--- Start Available records ---

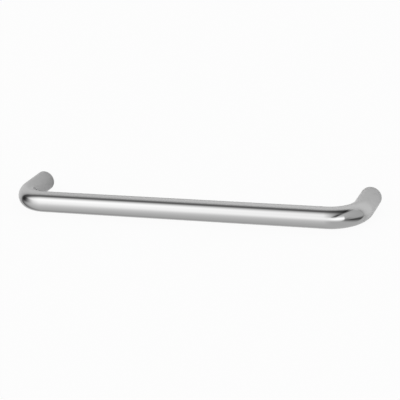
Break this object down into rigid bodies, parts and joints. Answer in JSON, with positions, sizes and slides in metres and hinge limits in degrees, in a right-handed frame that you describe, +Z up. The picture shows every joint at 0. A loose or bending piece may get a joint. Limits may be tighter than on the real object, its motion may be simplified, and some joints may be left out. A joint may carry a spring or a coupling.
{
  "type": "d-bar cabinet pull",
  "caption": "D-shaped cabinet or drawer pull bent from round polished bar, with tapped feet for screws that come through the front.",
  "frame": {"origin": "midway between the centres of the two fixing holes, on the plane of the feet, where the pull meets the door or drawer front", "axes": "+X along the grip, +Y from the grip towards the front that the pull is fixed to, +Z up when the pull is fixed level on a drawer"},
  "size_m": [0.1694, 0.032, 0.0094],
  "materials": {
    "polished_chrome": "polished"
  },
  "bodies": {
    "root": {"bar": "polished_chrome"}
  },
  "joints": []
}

--- End Available records ---
--- Start Available records ---

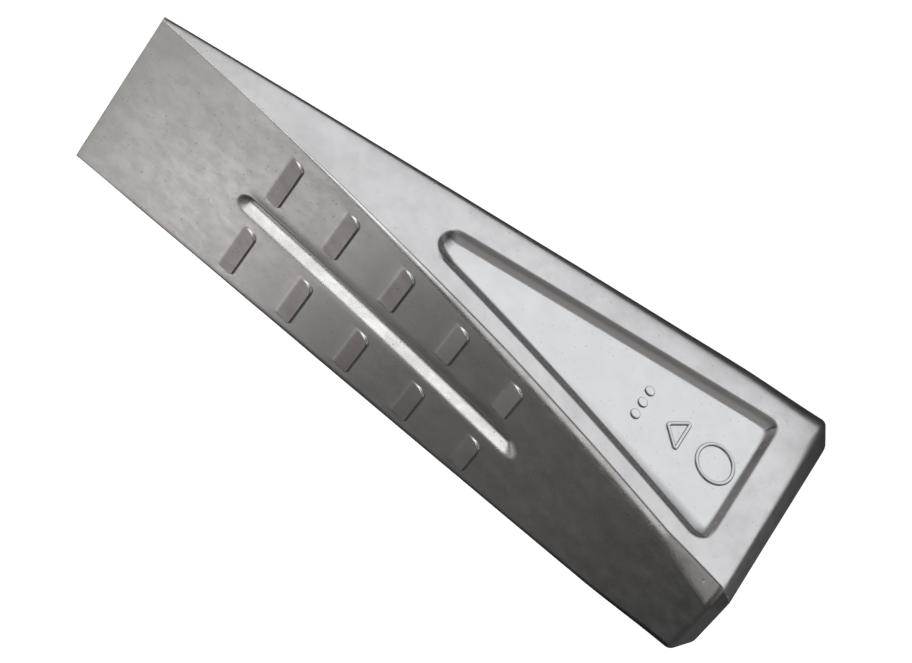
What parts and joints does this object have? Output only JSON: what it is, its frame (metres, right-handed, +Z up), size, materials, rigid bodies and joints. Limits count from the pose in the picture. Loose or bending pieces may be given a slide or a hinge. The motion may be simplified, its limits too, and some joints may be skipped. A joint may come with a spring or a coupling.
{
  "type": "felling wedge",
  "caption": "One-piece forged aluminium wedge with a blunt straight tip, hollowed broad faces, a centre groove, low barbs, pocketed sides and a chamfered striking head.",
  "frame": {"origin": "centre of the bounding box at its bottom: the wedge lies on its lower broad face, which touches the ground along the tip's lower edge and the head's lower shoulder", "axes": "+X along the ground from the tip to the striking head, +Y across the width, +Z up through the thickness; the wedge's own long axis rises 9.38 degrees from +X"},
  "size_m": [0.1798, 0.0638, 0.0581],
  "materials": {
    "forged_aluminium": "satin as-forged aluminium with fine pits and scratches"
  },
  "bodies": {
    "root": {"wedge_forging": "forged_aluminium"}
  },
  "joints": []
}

--- End Available records ---

What you need to do – Copy each line of the listing in which the word "hinge" can be found.

Solved problem –
Break this object down into rigid bodies, parts and joints. Answer in JSON, with positions, sizes and slides in metres and hinge limits in degrees, in a right-handed frame that you describe, +Z up. The picture shows every joint at 0. A loose or bending piece may get a joint. Limits may be tighter than on the real object, its motion may be simplified, and some joints may be left out. A joint may carry a spring or a coupling.
What parts and joints does this object have? Output only JSON: what it is, its frame (metres, right-handed, +Z up), size, materials, rigid bodies and joints. Limits count from the pose in the picture. Loose or bending pieces may be given a slide or a hinge. The motion may be simplified, its limits too, and some joints may be skipped. A joint may come with a spring or a coupling.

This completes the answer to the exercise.